Never one to bypass a business opportunity, Calipari has aligned the camp with Citi, meaning Citi credit card holders get first dibs on throwing down for the glorified practice sessions on campus from Sept. 13-16. There are only 80 spots for the taking. The event promotes itself with a chance for attendees to experience their "ultimate basketball fantasy," which can't be entirely true, because I'm doubting Calipari is willing to let a bunch of hair-thinning dudes hang around him 24/7. (Again, we're having fun here. If you're getting angry at the ribbing, chances are you qualify as the kind of person who will go through with this experience.)
Here's what the Blue Haze of the John Calipari Experience entails:
-- Unprecedented access to the inner workings of UK basketball
-- Pickup games and practices at Rupp Arena
-- The chance to be coached by players and the staff (though Calipari said he won't be doing any coaching)
-- The chance to shave Anthony Davis' unibrow in his sleep*
-- Hotel, food and transportation provided on each day
-- Eight tickets to a UK alumni basketball game
-- The tribunal burning of a Louisville Cardinals flag and the burning of 37 copies of Rick Pitino's latest book, "Rebound Rules: The Art of Success 2.0"*
-- Meeting and playing with famous Wildcats of years past
-- The Billy Gillispie experience, which includes pretending to talk on a cellphone while being chased out of the Kentucky athletics building by a real, local Kentucky television reporter^
-- The chance to attend private social functions
-- Which can only mean one thing: party-crashing an Ashley Judd mixer*
-- Swag bag with Kentucky swag
* May or may not be true
^ Something I'll pretend is true no matter what you say to me
There are other perks for Citi Cardmembers, something called the "Captains' Club Package," which brings me so much joy saying aloud, because really, it doesn't get more corporatespeak than that. The price jumps to $10,000 for the CCP, as I'm sure it's being referred to in the Citi offices, but the extra dough means a tour of the players' lodge, meeting with the coaching staff in private, group photos, including one with the championship hardware.

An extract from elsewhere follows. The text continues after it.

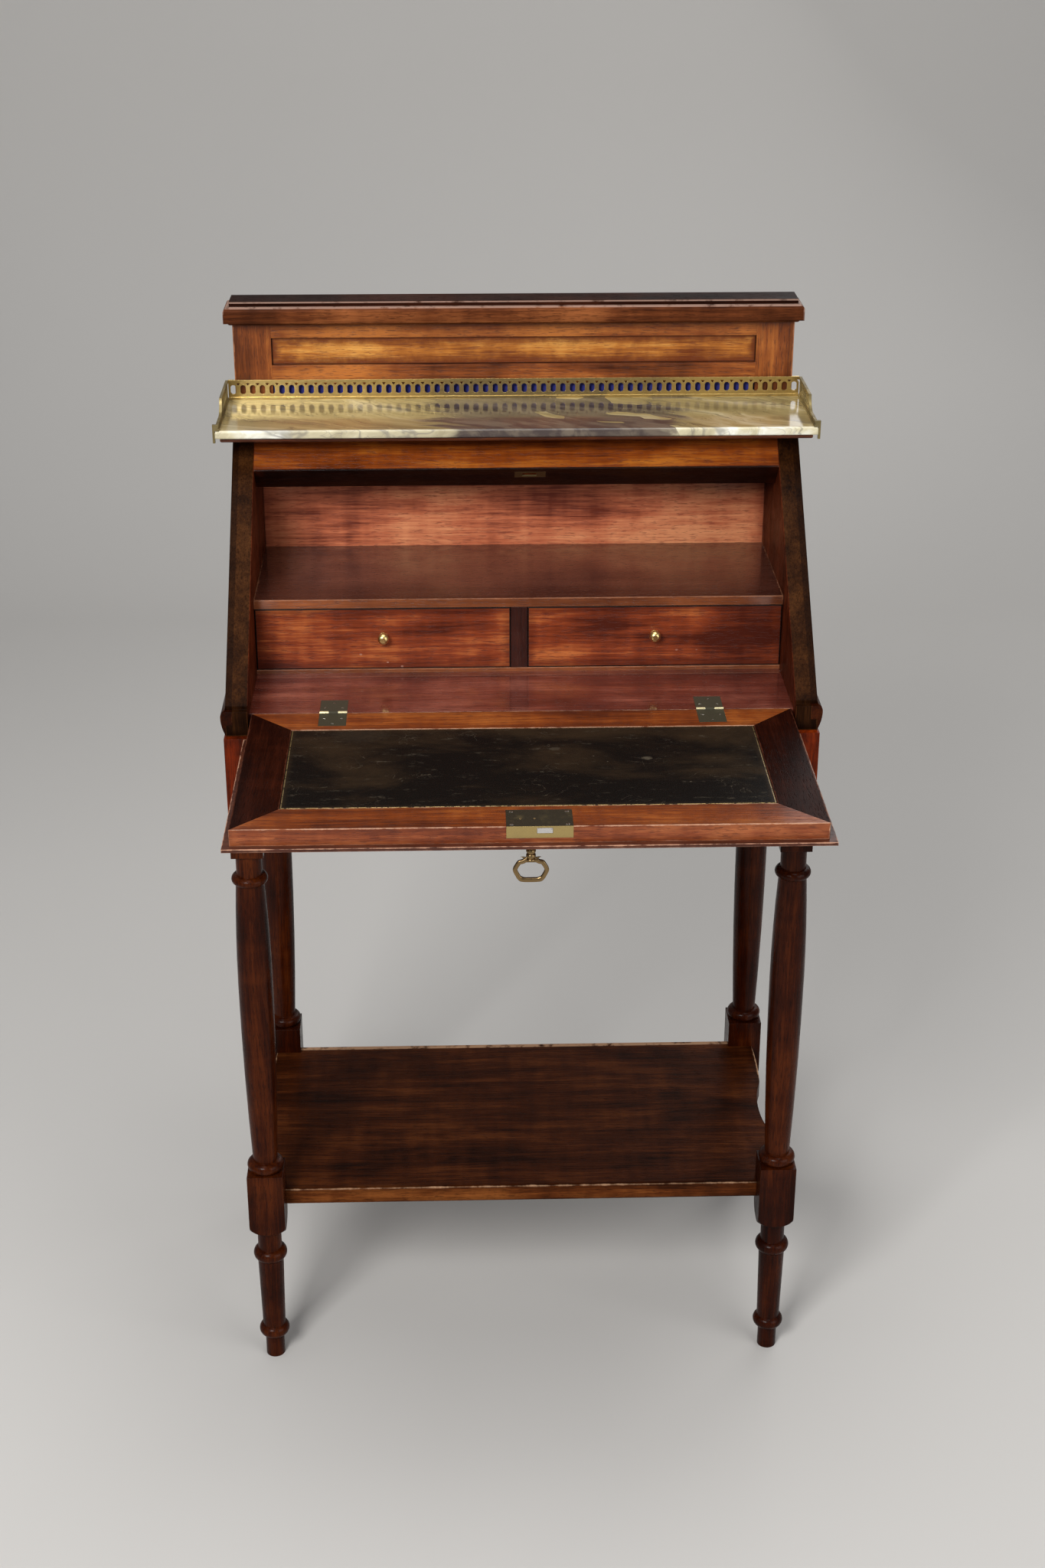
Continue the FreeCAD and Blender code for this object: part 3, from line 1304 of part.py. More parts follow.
def key_engaged():
    """How far the drill pin reaches into the key's pipe."""
    return size.key_bore_depth * PIN_SHARE


def make_escutcheon():
    """A thin oval plate round the keyhole on the fall's outer face."""
    half = size.escutcheon_half_width
    depth = fall_front + size.key_setback
    straight = size.key_bit_reach / 2
    plate = profile_body("escutcheon_plate", "XY_Plane", [
        (-half, ZERO), (-half, straight, -half), (half, straight), (half, ZERO, -half),
    ], size.escutcheon_thickness, size.key_offset, depth, fall_under - size.escutcheon_thickness)
    holes = keyhole("escutcheon_keyhole", fall_under - size.escutcheon_thickness - size.overrun,
                    fall_under + size.overrun)
    node("escutcheon", cut("escutcheon", plate, holes))


def make_key():
    """A pipe key: turned stem with its bore, bit, collar and an oval bow."""
    body = new_body("key", size.key_offset, fall_front + size.key_setback)
    top = key_bit_top()
    stem = size.key_stem_diameter / 2
    bore = size.key_bore_diameter / 2
    collar = size.key_collar_diameter / 2
    collar_low = key_bow_top - size.key_bow_wire / 2
    collar_high = collar_low + size.key_collar_height
    turned = new_sketch(body, "XZ_Plane", "turning")
    draw(turned, [
        (ZERO, collar_low), (stem, collar_low, (collar - stem)), (stem, collar_high), (stem, top),
        (bore, top), (bore, top - size.key_bore_depth), (ZERO, top - size.key_bore_depth),
    ])
    revolve(body, turned)
    half = size.key_bit_thickness / 2
    bit = new_sketch(body, "XY_Plane", "bit", top - size.key_bit_height)
    draw(bit, rectangle((-half, half), ((stem + bore) / 2, size.key_bit_reach)))
    pad(body, bit, size.key_bit_height)
    wire = size.key_bow_wire / 2
    high = key_bow_top - wire
    low = key_bow_top - size.key_bow_height + wire
    radius = (high - low) / 2
    straight = size.key_bow_width / 2 - wire - radius
    path = new_sketch(body, "XZ_Plane", "bow_path")
    draw(path, [(ZERO, low), (straight, low, radius), (straight, high), (-straight, high, radius),
                (-straight, low)])
    section = new_sketch(body, "YZ_Plane", "bow_wire")
    draw_circle(section, ZERO, low, wire)
    bow = body.newObject("PartDesign::AdditivePipe", "key_bow")
    bow.Profile = section
    bow.Spine = (path, [f"Edge{index}" for index in range(1, 6)])
    node("key", body)


def make_drawers():
    """Two small drawers: front, sides and back, bottom and turned knob."""
    low = nest_base_top + size.seat_gap
    high = nest_shelf_bottom - size.drawer_gap
    front = (nest_front, nest_front + size.drawer_front)
    wall = size.drawer_side
    box_top = high - size.drawer_back_drop
    for side_name, side in (("left", -1), ("right", 1)):
        name = f"drawer_{side_name}"
        full = mirrored_range(side, drawer_inner, drawer_outer)
        node(f"{name}_front", block(f"{name}_front", full, front, (low, high)))
        left_side = (full[0], full[0] + wall)
        right_side = (full[1] - wall, full[1])
        inside = (left_side[1], right_side[0])
        depths = (front[1], drawer_back)
        walls = [
            block(f"{name}_wall_1", left_side, depths, (low, box_top)),
            block(f"{name}_wall_2", right_side, depths, (low, box_top)),
            block(f"{name}_wall_3", inside, (drawer_back - wall, drawer_back), (low, box_top)),
        ]
        node(f"{name}_box", group(f"{name}_box", walls))
        floor_low = low + size.drawer_floor_lift
        floor = block(f"{name}_bottom", inside, (front[1], drawer_back - wall),
                      (floor_low, floor_low + size.drawer_floor))
        node(f"{name}_bottom", floor)
        make_knob(f"{name}_knob", (full[0] + full[1]) / 2, (low + high) / 2 + size.knob_rise)


def make_knob(name, x, z):
    """A turned brass knob that stands out of a drawer's front."""
    body = new_body(name, x, nest_front, z)
    base = size.knob_base_diameter / 2
    neck = size.knob_neck_diameter / 2
    ball = size.knob_diameter / 2
    swell = -size.knob_length * (1 - KNOB_SWELL_SHARE * 2)
    end = -size.knob_length
    sketch = new_sketch(body, "XY_Plane", "turning")
    draw(sketch, [
        (ZERO, end), (neck, end, (ball - neck)), (neck, swell + size.knob_base_height / 2),
        (neck, -size.knob_base_height), (base, -size.knob_base_height), (base, ZERO), (ZERO, ZERO),
    ])
    revolve(body, sketch)
    node(name, body)


def make_lopers():
    """Two pull-out supports under the fall, drawn out, and the runners that carry them."""
    runner = size.runner_thickness
    front = apron_face - size.loper_travel
    rear = apron_face + size.loper_stay
    bearer_top = loper_bottom - size.seat_gap
    depths = (front_rail_rear, inner_back_face)
    runners = []
    for side_name, side in (("left", -1), ("right", 1)):
        name = f"loper_{side_name}"
        x_range = mirrored_range(side, loper_inner, loper_outer)
        node(name, block(name, x_range, (front, rear), (loper_bottom, loper_top)))
        cheek_outer = loper_inner - size.running_gap
        cheek = mirrored_range(side, cheek_outer - runner, cheek_outer)
        bearer = mirrored_range(side, cheek_outer - runner, carcass_half - size.apron_thickness)
        runners.append(joined(f"runner_{side_name}", [
            block(f"runner_cheek_{side_name}", cheek, depths, (bearer_top - runner, waist_height)),
            block(f"runner_bearer_{side_name}", bearer, depths, (bearer_top - runner, bearer_top)),
        ]))
    node("loper_runners", group("loper_runners", runners))


def make_desk():
    """Every sub-part, from the floor up."""
    for name, side, depth, grooved in (
        ("leg_front_left", -1, ZERO, False),
        ("leg_front_right", 1, ZERO, False),
        ("leg_back_left", -1, leg_span, True),
        ("leg_back_right", 1, leg_span, True),
    ):
        make_leg(name, side, depth, grooved)
    make_lower_shelf()
    make_aprons()
    make_lopers()
    make_sides()
    make_waist_mouldings()
    make_writing_floor()
    make_case_inside()
    make_slope_rail()
    make_top_frame()
    make_marble()
    make_gallery()
    make_screen()
    make_fall()
    make_hinges()
    make_lock()
    make_key()
    make_drawers()


def check_document():
    """Stop where an object failed or a sub-part's shape is empty or invalid."""
    faults = []
    for thing in DOC.Objects:
        if "Invalid" in thing.State or "Error" in thing.State:
            faults.append(f"{thing.Name} failed: {thing.State}")
    for name, thing in NODES.items():
        if thing.Shape.isNull() or not thing.Shape.isValid() or not thing.Shape.Solids:
            faults.append(f"{name} has no valid solid")
    if faults:
        raise ValueError("; ".join(faults))


def export_parts():
    """Write each sub-part to its own file."""
    os.makedirs("parts", exist_ok=True)
    for name, thing in NODES.items():
        thing.Shape.exportStep(f"parts/{name}.step")
    print(len(NODES), "sub-parts")


make_desk()
DOC.recompute()
check_document()
export_parts()
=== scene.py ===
"""Looks of a slope-front writing desk with a rising screen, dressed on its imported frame.

Lengths are in metres. X runs to the right, Y to the desk's back and Z up from the floor.
"""
from __future__ import annotations

import logging
import math
from dataclasses import dataclass, field
from enum import Enum
from typing import Any, Callable, Sequence, Union

import bmesh
import bpy
import numpy as np
from mathutils import Euler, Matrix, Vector

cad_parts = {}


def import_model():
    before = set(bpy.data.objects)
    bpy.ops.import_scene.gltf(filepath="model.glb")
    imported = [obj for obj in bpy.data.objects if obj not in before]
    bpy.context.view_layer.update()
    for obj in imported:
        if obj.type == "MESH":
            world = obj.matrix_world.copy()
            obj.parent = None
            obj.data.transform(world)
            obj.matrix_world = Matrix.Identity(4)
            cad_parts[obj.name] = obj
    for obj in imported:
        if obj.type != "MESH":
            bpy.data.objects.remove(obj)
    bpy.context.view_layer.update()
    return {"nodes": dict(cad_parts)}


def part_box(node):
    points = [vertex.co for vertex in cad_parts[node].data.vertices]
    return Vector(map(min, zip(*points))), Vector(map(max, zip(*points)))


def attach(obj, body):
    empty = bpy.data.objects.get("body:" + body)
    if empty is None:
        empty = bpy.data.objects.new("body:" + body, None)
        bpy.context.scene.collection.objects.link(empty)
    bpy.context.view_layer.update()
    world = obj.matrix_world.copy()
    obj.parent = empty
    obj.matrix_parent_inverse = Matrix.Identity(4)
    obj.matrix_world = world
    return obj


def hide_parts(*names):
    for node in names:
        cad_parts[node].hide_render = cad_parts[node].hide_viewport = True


LOG = logging.getLogger("writing_desk")
MM = 0.001
Material = bpy.types.Material
Object = bpy.types.Object
Colour = tuple[float, float, float]
Place = tuple[float, float, float]
NO_TINT: Colour = (1.0, 1.0, 1.0)
FAR = 9.0  # metres: beyond every piece, so that what it bounds is left out
HALF = 0.5  # the mean of every noise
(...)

All in all, a smart move by anyone affiliated with it, because there's a genuine interest in this sort of thing. Kentucky does things big, and this is something good for the community, ultimately. Jokes aside, it makes sense. Best of all, Calipari said all the money will be going to charity, the Calipari Family Foundation. With 80 participants, some of them surely willing to pony up 10 grand, the event will easily bring in $700,000 for charity.
“It's a wonderful way for us to, one, connect a whole new realm of people to our program, but the biggest point is all the money will go to the foundation,” Calipari said at his press conference about the event Tuesday afternoon. “It's another way of doing things that we do, leveraging what we are and what we are about, and giving that back to our community and our state and different causes we're involved in.”
I only ask that there be video. So much video. September is unarguably the slowest month in college basketball. And now this awaits us. Give us the reward of multiple video accounts of who attends this and what became of it.